The somewhat trivial (and non-technical) observation is that consider all well-formed statements (that are suppose to have true or false values) of length n that can be formed in some "reasonable" reasoning system. Also suppose that all the well-formed statements are also decidable in the system (using some agreed and/or given rules of inference as part of the reasoning system).

For some statement S, suppose we define the minimum proof-length as the length of the shortest proof of S. Let T(n) denote the maximum value among the minimum proof-lengths for all statements of length n or less. Then T(n) has to be strictly bounded by some recursive function.

For example, think of example of Presburger arithmetic mentioned above. Then I am pretty sure there is a recursive function that would bound the minimum proof-lengths (as mentioned in previous paragraph) for a given length of statements cast in the system (as questions with truth values). And I would suspect that recursive function wouldn't really grow that much faster than much of elementary functions encountered in normal math (possibly hovering somewhere little above or below (more likely below) ackermann function).

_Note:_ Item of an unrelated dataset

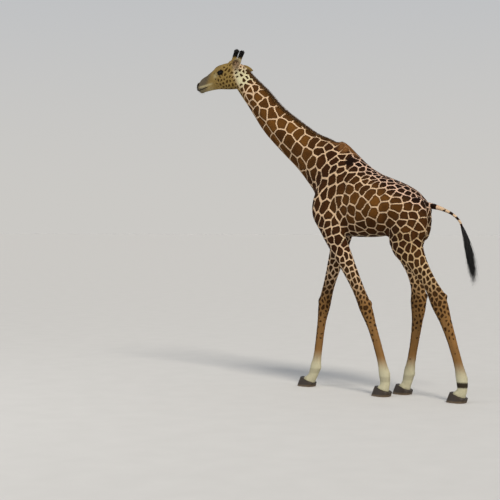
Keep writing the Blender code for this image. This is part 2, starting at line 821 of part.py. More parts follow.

So the inability of a "reasonable" reasoning system (PA should count I think because it can't answer some of its own questions) to cast questions that it itself can't answer can also be seen in this way ... The reasoning system should fail to prove certain statements of length n or less (that it can cast as questions) because it would completely stop proving "any" statement of length n or less after f(n) number of steps (where f is some recursive function). I don't have any good idea what that function would be for PA though.
 
SSequence said:
So the inability of a "reasonable" reasoning system (PA should count I think because it can't answer some of its own questions) to cast questions that it itself can't answer can also be seen in this way ... The reasoning system should fail to prove certain statements of length n or less (that it can cast as questions) because it would completely stop proving "any" statement of length n or less after f(n) number of steps (where f is some recursive function). I don't have any good idea what that function would be for PA though.
Sorry I think this particular part can't be assumed beforehand (under the more generic assumption of theorems being recursively enumerable).